La fuerza del voto

De entre las tantas situaciones negativas de la edad media, la del máximo poderío de la iglesia católica fue la de sepultar a la democracia griega —a la fuerza del voto para determinar las acciones de gobierno— y a semejanza de El Vaticano, hizo creer que los reyes recibían el mandato directamente de Dios.
En esa época, la soberanía popular, la opinión del individuo, era un sacrilegio similar al descubrimiento de Galileo Galilei: la tierra era redonda y no plana como lo aseguraba esa iglesia especuladora del pensamiento de Jesús, El Nazareno.

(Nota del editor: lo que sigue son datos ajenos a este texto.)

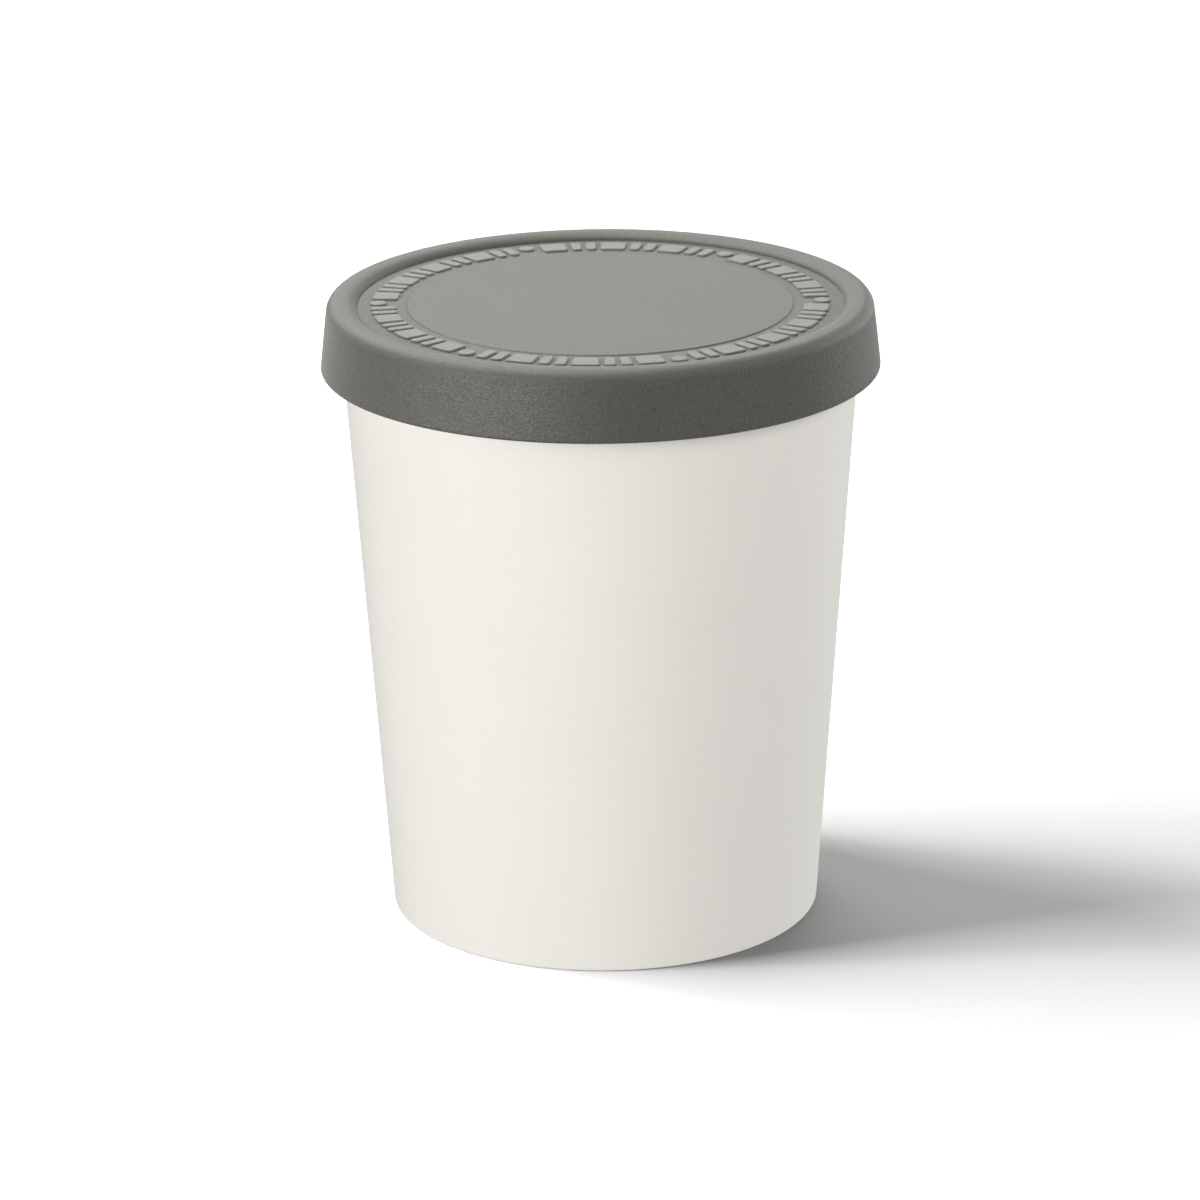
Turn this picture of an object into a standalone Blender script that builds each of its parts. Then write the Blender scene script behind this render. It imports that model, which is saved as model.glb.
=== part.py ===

Con la Revolución Francesa y la realeza decapitada —en Mesoamérica, 250 años antes, Cuitláuac ya había apedreado en la cabeza, y desconocido, a la autoridad de su tío Moctezuma que había entregado en bandeja de oro el imperio azteca a Hernán Cortés—, el voto fue liberando a la voluntad popular.
A fines del siglo pasado, en Latinoamérica el sufragio empezó a contrarrestar a los golpes militaristas que vieron en todo acto democrático a un instrumento del comunismo, o en concepción del priismo de la “dictadura perfecta”: a una idea exótica, extranjerizante, dejando para la posteridad la matanza del “2 de Octubre” y la del “Jueves de Corpus”.
Pero el voto, en sí, no lo es todo. A nivel nacional, la decisión mayoritaria de 2000 se llevó un fiasco con la pareja presidencial y en Tabasco, en el 2006, aunque eliminó de la política a la camarilla madracista, está trata de resurgir.
Ahora, con el gran flujo de información, casi en tiempo real, si los elegidos no se retroalimentan de la voluntad popular, la fuerza del voto se devalúa aceleradamente hasta anularse, por ejemplo, antes del trienio en que se renueva la Cámara de Diputados del Congreso de la Unión y de ahí que para permanecer en el poder los grupos que se han distanciado de las demandas sociales recurran a la propaganda sucia, aprovechando el vacío legal de la norma.